Особенности природы на Куршской косе всерьез завладели сознанием Ларина – разумеется, не как естествоиспытателя (хотя вот биологов и почвоведов здешние места буквально завораживают), а как пейзажиста. Ландшафты тут кажутся скупыми, краски – неяркими, однако Юрия Николаевича эти виды привлекали до чрезвычайности. И преимущественно те из них, которые существовали, будто не замечая человеческого присутствия. «Будто» в данном случае не слово-паразит, а отражение парадокса: современные окрестности Ниды являют собой как раз результат упорной деятельности людей, боровшихся с подвижностью песков. Во многом благодаря этому труду Парнида, Скландитою и другие дюны, помельче, выглядят именно так, как выглядят. Однако загадочным образом пейзаж здесь порождает ощущение абсолютной девственности и первозданности. Человек словно выведен природой за скобки, он лишь осторожный внешний наблюдатель, а вовсе не хозяин.
Ларина роль наблюдателя вполне устраивала, о чем можно судить хотя бы по такой выдержке из его дневника – уже за следующий, 2005 год:
В Ниде освещенность Парниды и последующих дюн переменчива, поэтому нельзя создать целостную картину «кусочка природы». Тучи находят – меняется цвет, освещенность, даже вес: на дальнем плане дюна становится легче, чем предыдущая. Поэтому полное представление о Ниде появилось только тогда, когда мы опустились внутрь Парниды, и я увидел, как изменчива структура этого мира.

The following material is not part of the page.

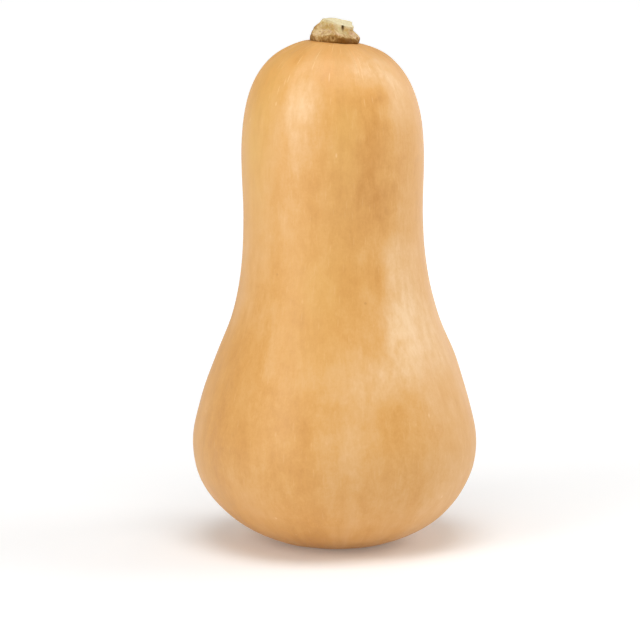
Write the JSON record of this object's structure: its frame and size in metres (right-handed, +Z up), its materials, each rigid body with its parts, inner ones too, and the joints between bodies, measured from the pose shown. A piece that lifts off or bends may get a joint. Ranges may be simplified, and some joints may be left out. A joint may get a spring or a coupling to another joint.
{
  "type": "butternut squash",
  "caption": "Whole butternut squash standing on its blossom end: pear-shaped tan fruit with a long round neck, a wide seed bulb and a short cut woody stem.",
  "frame": {"origin": "on the ground, under the middle of the fruit", "axes": "+Z up from the blossom end to the stem, -Y the front that faces the viewer, +X to that viewer's right"},
  "size_m": [0.1331, 0.1324, 0.245],
  "materials": {
    "rind": "satin, waxy",
    "stalk": "dry, rough, unfinished"
  },
  "bodies": {
    "root": {"fruit": "rind", "stem": "stalk"}
  },
  "joints": []
}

Сиюминутные состояния этой ложбины, «внутренности» дюны, не бывают постоянными, поэтому и очень интересно, и очень трудно понять, как живописец должен относиться к этим изменениям. Перемещения гигантских масс воздуха есть фактор, который определяет совершенно другой подход к пейзажу, нежели у Сезанна. Я сочинил для себя формулу, и она неизменна. Здесь меняются категории пространственного света: миг – и все меняется. Меняющиеся формы и объемы подсказывают более абстрактное ви́дение.